- Comune di Mignano Monte Lungo
- Coat of arms
- Mignano Monte Lungo Location within Italy Mignano Monte Lungo Location within Campania
- Coordinates: 41°24′N 13°59′E﻿ / ﻿41.400°N 13.983°E
- Country: Italy
- Region: Campania
- Province: Caserta (CE)
- Frazioni: Campozillone, Caspoli, Moscuso

Government
- • Mayor: Antonio Verdone

Area
- • Total: 53.1 km^{2} (20.5 sq mi)
- Elevation: 137 m (449 ft)

Population (31 October 2017)
- • Total: 3,160
- • Density: 59.5/km^{2} (154/sq mi)
- Demonym: Mignanesi
- Time zone: UTC+1 (CET)
- • Summer (DST): UTC+2 (CEST)
- Postal code: 81049
- Dialing code: 0823
- Patron saint: St. Anthony of Padua
- Saint day: June 13
- Website: Official website

= Mignano Monte Lungo =

Mignano Monte Lungo is a comune (municipality) in the province of Caserta in the Italian region Campania, located about 70 km northwest of Naples and about 45 km northwest of Caserta.

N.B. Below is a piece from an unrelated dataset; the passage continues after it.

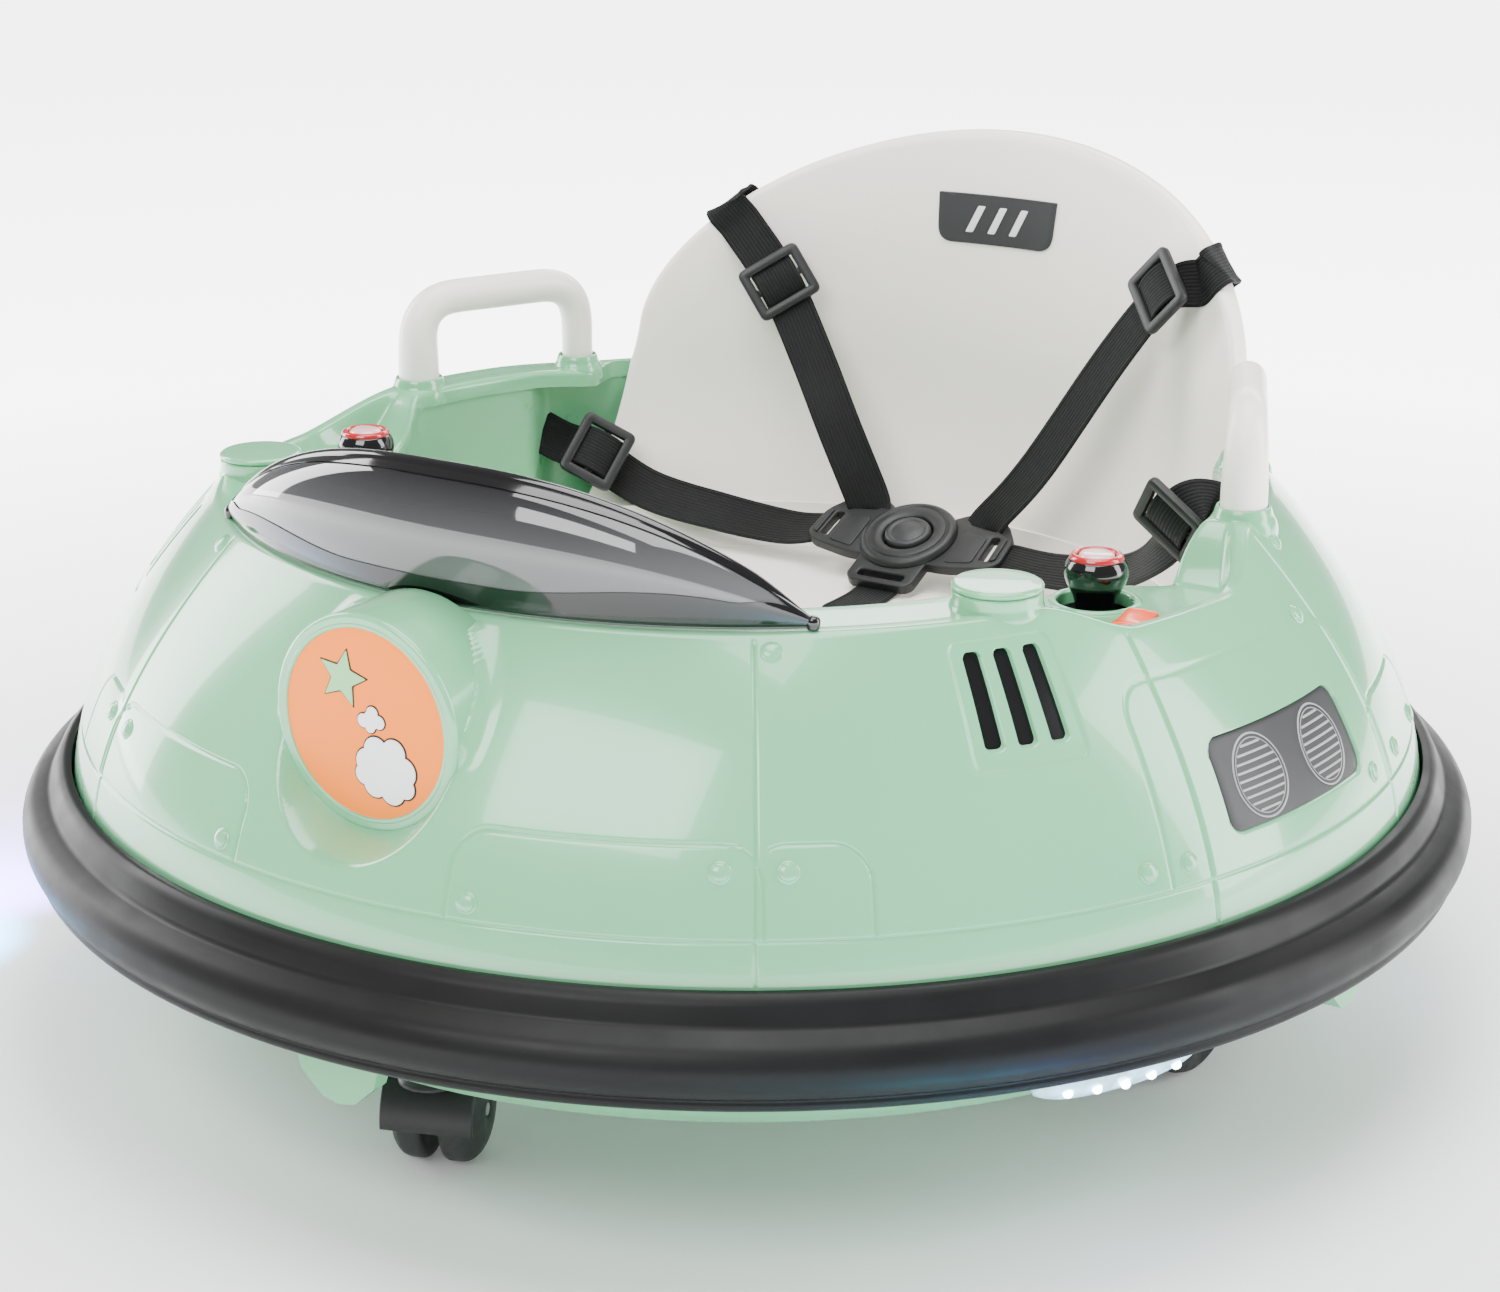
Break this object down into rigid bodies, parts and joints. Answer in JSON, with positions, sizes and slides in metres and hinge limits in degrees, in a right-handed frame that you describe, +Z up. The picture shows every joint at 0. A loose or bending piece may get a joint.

Mignano Monte Lungo borders the following municipalities: Conca della Campania, Galluccio, Presenzano, Rocca d'Evandro, San Pietro Infine, San Vittore del Lazio, Sesto Campano, Venafro.

==History==
The first settlers in the area were the Sidicini; the Etruscans founded here the town of Cesennia, which later passed under Roman control. After the fall of the Western Roman Empire, Mignano became part of the Lombard Duchy of Benevento and, in 776, part of the County of Capua. In 1139 the nearby Galluccio was the seat of a successful ambush of Roger II of Sicily's troops against the army of Pope Innocent II, who, captured, was forced to sign a treaty of peace in the Mignano castle.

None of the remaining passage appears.